**PROVIDED MATERIAL**
[start]

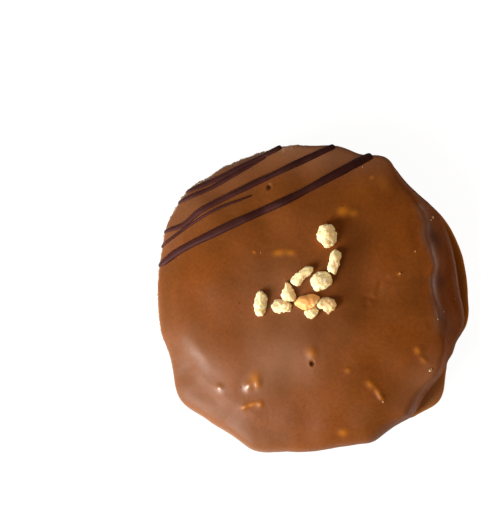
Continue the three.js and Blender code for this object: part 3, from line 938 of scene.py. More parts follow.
@dataclass(frozen=True)
class Drizzle:
    """The dark chocolate lines over one shoulder, in mm."""

    lines: tuple[Line, ...] = (
        Line(2.15, (1.2, 6), (
            (21.5, 37.1), (13.4, 32.7), (-0.2, 25.8), (-15.0, 19.9), (-33.0, 12.8), (-38.1, 10.0),
            (-41.2, 9.0),
        )),
        Line(1.75, (1.2, 16), (
            (13.0, 39.9), (8.4, 37.9), (-13.1, 29.0), (-20.7, 26.0), (-27.9, 22.5), (-32.7, 19.4),
            (-40.5, 17.6),
        )),
        Line(0.85, (9, 1), ((-12.5, 26.3), (-20.7, 23.7), (-28.5, 20.3), (-35.8, 16.1), (-41.0, 12.9))),
        Line(1.6, (1.2, 3), (
            (-2.0, 40.5), (-6.1, 38.5), (-15.5, 34.7), (-23.2, 31.4), (-31.2, 28.8), (-34.5, 27.7),
        )),
        Line(1.4, (14, 1), (
            (-9.4, 36.4), (-15.3, 33.6), (-22.6, 30.0), (-27.6, 27.9), (-33.5, 26.0), (-37.5, 24.6),
        )),
    )
    # A line's height over the chocolate is a share of its width, and no less than the least rise.
    rise: float = 0.32
    least_rise: float = 0.4
    boxiness: float = 0.9
    # How much of its size is left at an end, and then at the cap that closes it.
    tip_share: float = 0.45
    cap_share: float = 0.55
    blunt: float = 0.25
    # What its width, height and way vary by, as shares, over some mm along it.
    uneven_width: float = 0.2
    fine_width: float = 0.06
    uneven_height: float = 0.25
    sway: float = 0.1
    uneven_over: float = 12
    # The lines lie this far apart in that noise, which is read at other pitches for all but the width.
    noise_apart: float = 3.1
    fine_pitch: float = 3
    height_pitch: float = 1.7
    sway_pitch: float = 1.3
    sway_from: tuple[float, float, float] = (0, 0, 7)
    # A line stops at this height on its way down the side.
    lowest_end: float = 5.0
    # Its mesh, and how many neighbours each point and normal of its way is averaged with.
    sides: int = 20
    step: float = 0.4
    least_steps: int = 8
    plan_steps: int = 400
    evened_points: int = 2
    evened_normals: int = 5
    # The painted sheen on the lines, which makes them lighter towards -X, grows from the first of these to
    # the second, in mm towards -X.
    painted_sheen_from: Pair = (-8.0, 30.0)

    def route(self, line: Line, ground: Ground) -> tuple[Numbers, Numbers]:
        """The line's way over the coat.

        Args:
            line: the line.
            ground: the coat that it lies on.

        Returns:
            Evenly spaced points and normals, one row each.
        """
        plan = smooth_path(np.array(line.points), self.plan_steps)
        spots = [ground.under(x, y) for x, y in plan.tolist()]
        spots = [spot for spot in spots if spot and spot[0].z > self.lowest_end]
        points = np.array([point[:] for point, _ in spots])
        normals = np.array([normal[:] for _, normal in spots])
        steps = np.linalg.norm(np.diff(points, axis=0), axis=1)
        along = np.concatenate([[0], np.cumsum(steps)])
        even = np.linspace(0, along[-1], max(int(along[-1] / self.step), self.least_steps))
        points = np.stack([np.interp(even, along, points[:, k]) for k in range(3)], axis=1)
        normals = np.stack([np.interp(even, along, normals[:, k]) for k in range(3)], axis=1)
        return evened(points, self.evened_points), evened(normals, self.evened_normals)

    def cord(self, line: Line, number: int, ground: Ground, bm: Bm) -> None:
        """Adds one line: a straight tube, bent to its route with an uneven width.

        Args:
            line: the line.
            number: its place in the list, which picks its unevenness.
            ground: the coat that it lies on.
            bm: the shape that it is added to.
        """
        points, normals = self.route(line, ground)
        steps = len(points) - 1
        verts = bmesh.ops.create_grid(bm, x_segments=self.sides, y_segments=steps, size=0.5)["verts"]
        for vert in verts:
            turn = 2 * math.pi * (vert.co.x + 0.5)
            vert.co = (math.cos(turn), math.sin(turn), round((vert.co.y + 0.5) * steps))
        seam = [vert for vert in verts if vert.is_boundary]
        bmesh.ops.remove_doubles(bm, verts=seam, dist=MERGE)
        bmesh.ops.holes_fill(bm, edges=[edge for edge in bm.edges if edge.is_boundary])
        verts = [vert for vert in bm.verts if not vert.tag]
        length = steps * self.step
        ahead = np.gradient(points, axis=0)
        ahead /= np.linalg.norm(ahead, axis=1)[:, None]
        above = normals - ahead * (normals * ahead).sum(axis=1)[:, None]
        above /= np.linalg.norm(above, axis=1)[:, None]
        aside = np.cross(above, ahead)
        for vert in verts:
            i = round(vert.co.z)
            along = i * self.step
            start, end = along + self.blunt, length - along + self.blunt
            to_end = min(start / line.tips[0], end / line.tips[1], 1)
            size = self.tip_share + (1 - self.tip_share) * math.sin(to_end * math.pi / 2)
            if i in (0, steps):
                size *= self.cap_share
            spot = Vector((along / self.uneven_over, number * self.noise_apart, 0))
            uneven = self.uneven_width * noise.noise(spot)
            uneven += self.fine_width * noise.noise(spot * self.fine_pitch)
            wide = size * line.width / 2 * (1 + uneven)
            tall = size * max(self.rise * line.width, self.least_rise)
            tall *= 1 + self.uneven_height * noise.noise(spot * self.height_pitch)
            sway = self.sway * line.width * noise.noise(spot * self.sway_pitch + Vector(self.sway_from))
            flat = math.copysign(abs(vert.co.x) ** self.boxiness, vert.co.x)
            vert.co = Vector(points[i] + aside[i] * (wide * flat + sway) + above[i] * tall * vert.co.y)
            vert.tag = True

    def build(self, ground: Ground) -> bpy.types.Object:
        """All the lines as one finished piece.

        Args:
            ground: the coat that they lie on.

        Returns:
            The drizzle.
        """
        bm = bmesh.new()
        for number, line in enumerate(self.lines):
            self.cord(line, number, ground, bm)
        bmesh.ops.recalc_face_normals(bm, faces=bm.faces)
        # Painted sheen: the lines grow lighter towards -X.
        paint(bm, Mark.PAINTED_SHEEN, smoothstep(-coordinates(bm)[:, 0], *self.painted_sheen_from))
        return finish(bm, "drizzle", Slot.DARK, DarkChocolate().material())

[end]

Copy exactly the lines that run from the first line of the data to the line containing "dark chocolate lines", please, with both ends included and nothing else.

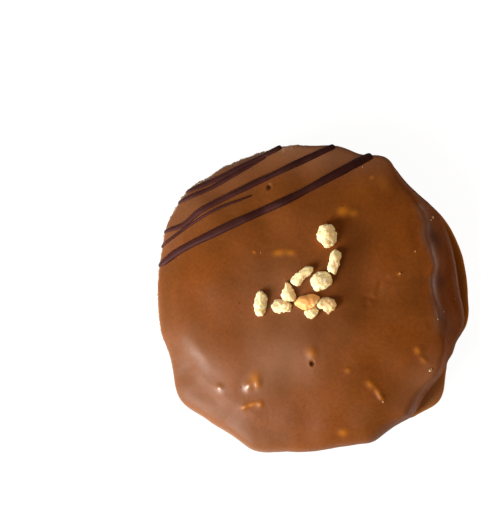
Continue the three.js and Blender code for this object: part 3, from line 938 of scene.py. More parts follow.
@dataclass(frozen=True)
class Drizzle:
    """The dark chocolate lines over one shoulder, in mm."""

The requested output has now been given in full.